陆潇看着季舒,亲眼见识到了上一秒还在说话,下一秒就睡了过去。季舒像一团,车子行驶颠簸,他软扑扑的脸挤在椅子里,脑袋摇晃了一圈,眼看着就要撞到车窗,被陆潇一把拉住,脑袋在半空停顿,转了个弯跌在了陆潇的肩膀上。
半大的少年僵硬成了一块岩石,他睁大眼,呆呆地看着肩膀上的人,视线艰难挪开。他屏住呼吸,一动不敢动。
季越东的车停靠在外国语高中校门口,他左手搁在方向盘上,右手滑动屏幕,眉头微蹙看着手机里私人侦探发来的资料。
汤臣从瑞士离开后,先去了巴黎,然后又去旧金山,最后回到了国内。他是医生,回国后就在上海一家私立医院工作,不过最近辞职了,最近一次出现是在长隆度假区。
季越东咀嚼着这行字,目露凶光。
学校大巴陆陆续续五点到校,季越东等了一个多小时。他站在路口,捏着手机盯着来往巴士车牌号。
看着似乎是最后一辆车了,季越东皱着眉走到学校门口保安室。他轻叩门,那门虚掩着,季越东还未推开门就听到一声怒喝,“什么,四班的车被撞了?”
季越东一愣,立刻推开门,大步走了进去,他抓起一个保安的前领,厉声道:“你在说什么?什么被撞了?”
保安被他吓到,打了个哆嗦,战战兢兢道:“四班的旅游大巴在高速发生了车祸,好几辆车连环撞在了一起。”
季越东的手抖开,撑着木桌险些站不稳,他恍惚了一秒,不敢置信了两秒,恢复理智与冷静花了三秒。六秒之后,季越东镇静下来,沉声问:“能联系到司机吗?把具体情况告诉我,我是车内学生的家长。”
季舒上了车后就一直睡着,巴士摇晃,车窗外的太阳追在车后,季舒沉在那片霞光余晖里。陆潇盯着他的脸庞发呆,突然车子猛地一滞,季舒的身体前倾,就要往玻璃上撞,被陆潇一把抓住揽在自己怀里。
杜闻楷站了起来,大声喊道,“不要慌,大家都坐好,不要随意走动。”
季舒撞进陆潇的怀中,他挣扎着推开,揉着眼睛茫然道:“怎么了?”
陆潇朝前看去,却在这时他们的巴士忽然往后退,前面有人大叫,大家纷纷朝后跑,车里乱成一团。司机踩着油门快速后退,大巴即使避开了前面的冲撞,车头破了一大块,但好在并无大碍。
前面发生了几车连环车祸,整段路都堵塞了,他们的车一时间无法行驶,杜闻楷急急忙忙安抚着学生情绪。
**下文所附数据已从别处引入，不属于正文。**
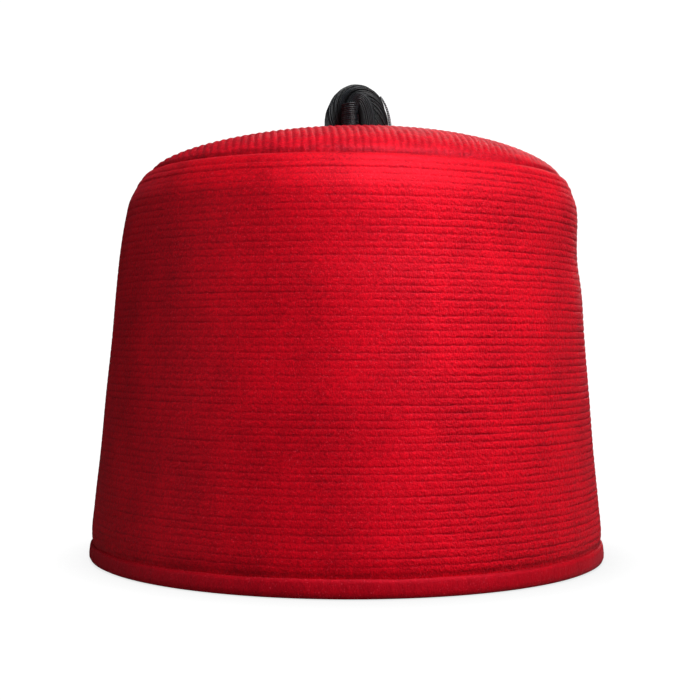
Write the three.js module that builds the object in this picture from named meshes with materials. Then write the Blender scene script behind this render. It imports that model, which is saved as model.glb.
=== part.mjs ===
// A tall fez of corded velvet with a bound rim and a black silk tassel.
// Millimetres, +Z up, +X to the wearer's left, -Y to the front. The origin is the centre of the
// rim, on the surface that the hat rests on.
import * as THREE from "three";

// ---- Driving dimensions -------------------------------------------------------------------
const COLUMNS = 64; // facets round every ring of the hat
const FRONT_DIP = 1.6; // how far the crown's edge dips at the front and the back
const GAP = 0.3; // clearance between neighbouring pieces

const WALL_THICKNESS = 3.0; // velvet, stiffener and backing together
const BOUND_THICKNESS = 2.0; // the wall where the binding grips it
const WALL_FOOT_Z = 1.5; // the wall's raw lower edge, inside the binding

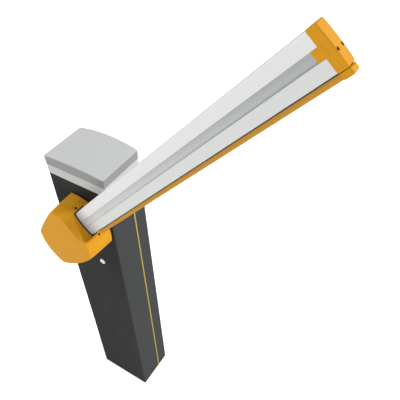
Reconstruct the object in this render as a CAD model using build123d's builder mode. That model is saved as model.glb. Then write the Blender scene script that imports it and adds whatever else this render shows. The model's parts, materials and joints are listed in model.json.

季舒想给季越东打电话,但高速上信号不好,根本没办法拨出去。
他们等了一个多小时,整条道路上的车辆缓慢蠕动。车子熄火,车厢内变得闷热,学生都打开了窗,夜风灌入,才稍显凉快些。
陆潇拧开水瓶递给季舒,季舒趴在玻璃上,无精打采摇着头。
他刚上车时喝了很多的水,此刻已经是憋的很难受了。
高昊他们在后面乱叫,青春期的男生对这种类似于灾难片才会出现的情节异常兴奋。季舒被他们吵得头疼,更难受的是生理问题,已经有男生憋不住下去路边了解决了。
阴暗的夜,瘫痪的道路,不停闪烁的车灯,和此起彼伏的鸣笛声。季舒闭上眼,昏昏沉沉忍着,突然耳边响起惊呼,他听到杜老师的声音。
“你是说?”
有个声音说,“我是季舒的家人,带他回家。”
季舒倏地撑开眼皮,震惊地看去,季越东站在车的另一端,从前走到最后,在倒数第二排看到了季舒。
昏暗闷热的车厢,季越东心有余悸。季舒走了出来,轻轻喊他,下一秒身体坠入季越东的怀中。
只是短短几秒,季越东那不堪的脆弱无处藏匿。他不停地说你没事就好,你没事就好。
杜闻楷推着鼻梁上的镜架,他眯起眼打量着,季舒抓着季越东的衣服,低呼道:“你怎么来了?”
季越东紧搂着他的肩膀,另一只手抓起他的背包,狭窄的过道里,他无视旁人目光携着季舒往外走。杜闻楷看着从自己身前经过的男人,视线相撞,季越东低眉垂眸看着季舒,他说:“老师,我先带季舒回去了。”